A Practical Guide to King's Day
reading time 10 minutes | by Renske Mehra
April 23 –– 2021
It's almost time for… King's Day! But what are we actually celebrating? What to wear? And where to buy a delicious orange tompouce? An FAQ for everyone who is new to the wonderful world of biting biscuits and shitting nails.
Q. When is King's Day?
A. April 27. Until 2014, we had Queen's Day, which took place on April 30 in celebration of Queen Beatrix’ birthday. She was actually born on January 31 (weather wise one of the worst days in the Netherlands, so she decided to stick to her mother’s birthday, Queen Juliana).
Q. Is King Willem-Alexander's birthday really on April 27?
A. Definitely! He was born on April 27, 1967 in Utrecht.
Q. How do you celebrate King's Day (if there is no Covid-19)?
A. For anyone who fancies a good party, the night before King’s Day is when it all starts. On Kings Night, the pubs normally fill up and people dance and drink in the streets. King's Day itself is excellently timed for anyone who has just had their spring cleaning. On April 27, there are flea markets all over the country where children and adults sell their stuff on the street. Head out early in the morning to find the hidden gems.
The King celebrates his birthday in a different city each year. Together with the members of the Royal Family he joins the local festivities where the town presents itself in a characteristic manner. This is done with a parade, musical performances and contributions from organizations and associations that are rooted in the city and region. The King and his family meet the public along the route. Kids traditionally play folkloristic games such as biscuit biting and shitting nails.
Q. I want to shit nails too.
A. Take a bottle and a nail on a rope. Tie the rope around your waist, making sure the nail hangs somewhere between your buttocks and your knees. Stand in front of the bottle and bend your knees. Whoever gets the nail into the bottle first has won.
Q. How to celebrate King’s Days in Eindhoven?
A. Eindhoven = King. And this year the King is celebrating his birthday in Eindhoven! A historic event, also because of the corona measures still being in place. Willem-Alexander will be introduced to the city of tech, design and creative parties in a unique way.

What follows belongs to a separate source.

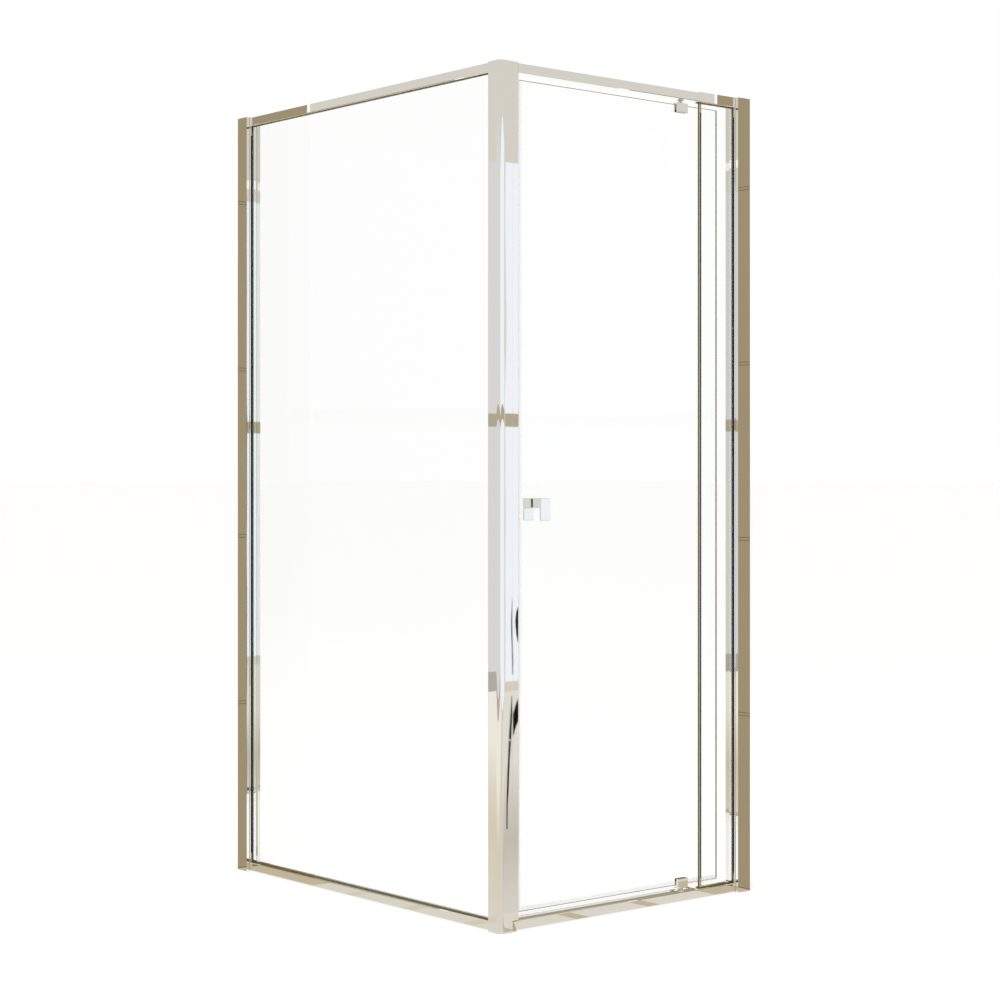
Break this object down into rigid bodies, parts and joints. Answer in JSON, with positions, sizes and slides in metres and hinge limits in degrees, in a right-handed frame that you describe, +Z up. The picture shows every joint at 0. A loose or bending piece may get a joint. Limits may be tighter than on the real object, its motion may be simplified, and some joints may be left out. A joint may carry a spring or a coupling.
{
  "type": "shower screen",
  "caption": "Corner shower screen of clear glass in a chrome frame: a fixed side panel, a corner post, and a front with a pivot door and a narrow fixed inline panel.",
  "frame": {"origin": "centre of the corner post's foot, on the surface that the screen stands on", "axes": "+Z up, +X from the corner post along the front with the door to its wall, +Y from the corner post along the side panel to its wall"},
  "size_m": [0.766, 1.013, 1.85],
  "materials": {
    "chrome": "polished",
    "screw_steel": "satin",
    "clear_glass": "clear",
    "black_rubber": "matte",
    "clear_seal": "clear",
    "bush_plastic": "satin",
    "grey_plastic": "matte",
    "cast_aluminium": "as cast"
  },
  "bodies": {
    "frame": {"corner_post": "chrome", "post_top_cap": "chrome", "side_wall_channel": "chrome", "front_wall_channel": "chrome", "side_jamb": "chrome", "inline_jamb": "chrome", "side_top_rail": "chrome", "side_bottom_rail": "chrome", "strike_jamb": "chrome", "door_header": "chrome", "door_sill": "chrome", "sill_end_shoe": "chrome", "inline_top_rail": "chrome", "inline_bottom_rail": "chrome", "side_screw_covers": "chrome", "front_screw_covers": "chrome", "side_fixing_screws": "screw_steel", "front_fixing_screws": "screw_steel", "rail_screws": "screw_steel", "strike_jamb_screws": "screw_steel", "header_connector_screws": "screw_steel", "side_glass": "clear_glass", "inline_glass": "clear_glass", "side_outer_gasket": "black_rubber", "inline_outer_gasket": "black_rubber", "strike_foot_pad": "black_rubber", "setting_blocks": "black_rubber", "inline_edge_seal": "black_rubber", "strike_seal": "black_rubber", "side_inner_gasket": "clear_seal", "inline_inner_gasket": "clear_seal", "header_pivot_bush": "bush_plastic", "sill_pivot_bush": "bush_plastic", "post_foot_cap": "grey_plastic", "jamb_plugs": "grey_plastic", "channel_plugs": "grey_plastic", "strike_jamb_plug": "grey_plastic", "rail_connectors": "cast_aluminium", "header_connector": "cast_aluminium", "header_joiner": "cast_aluminium", "sill_joiner": "cast_aluminium", "header_pivot_carrier": "cast_aluminium", "sill_pivot_carrier": "cast_aluminium"},
    "door": {"door_glass": "clear_glass", "top_clamp_outer": "chrome", "top_clamp_inner": "chrome", "top_pivot_pin": "screw_steel", "bottom_clamp_outer": "chrome", "bottom_clamp_inner": "chrome", "bottom_pivot_pin": "screw_steel", "clamp_screws": "screw_steel", "clamp_gaskets": "black_rubber", "handle_outer": "chrome", "handle_inner": "chrome", "handle_bolt": "screw_steel", "handle_washers": "clear_seal", "door_edge_seal": "clear_seal", "door_drip_seal": "clear_seal"}
  },
  "joints": [
    {"name": "door_pivot", "type": "hinge", "parent": "frame", "child": "door", "pos_m": [0.536, -0.002, 0.925], "axis": [0, 0, 1], "range_deg": [0, 90]}
  ]
}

On April 27 the Oranges will follow all festivities from High Tech Campus Eindhoven.The event is broadcasted live on television by the NOS (the National Dutch Broadcasting Company). Public events are not allowed, this year you can follow everything from home! There is also plenty to do here. There's a crazy lottery with designer prizes from Eindhoven and the student teams of the TU/e share their latest innovations.
Q. What to wear?
A. Something with orange. A hat, scarf or shirt. You can also try orange hairspray. If you're like, sorry-but-orange-doesn't-work-for-me, go for a combination of red, white and blue.
Q. How else do I express Orange feelings?
A. You can hoist the Dutch flag, orange pennant and all. Eat an orange tompouce or try singing the national anthem. Forgot the lyrics? Click here.
Q. Where can I find the best tompouce?
A. A well-known place for the orange tompouce is the Hema, which sells them just like many supermarkets. Bakers and pastry chefs also offer great varieties of tompouces. Check out the vegan tompouces from Viola’s, for example.
“ Hoist the Dutch flag, orange pennant and all. Eat an orange tompouce or try singing the national anthem. ”
Q. Any fun facts about the Royals and Eindhoven?
A. One of the most famous squares in the city is named after the great-grandmother of Willem-Alexander. The Wilhelminaplein was created in 1904 on the occasion of the visit of Queen Wilhelmina and Prince Hendrik to Eindhoven. The names of many bars and restaurants on the square still refer to the Royal Family.
In 1927, the first shortwave radio transmission with the Dutch East Indies took place from Natlab. Queen Wilhelmina and Princess Juliana (the great-great-grandmother and grandmother of King Willem-Alexander) spoke to the Dutch colony this way.
Warm ties were formed between the House of Orange and the Philips family. In 1936 Princess Juliana and Prince Bernhard stayed in villa De Laak, the home of Anton Philips.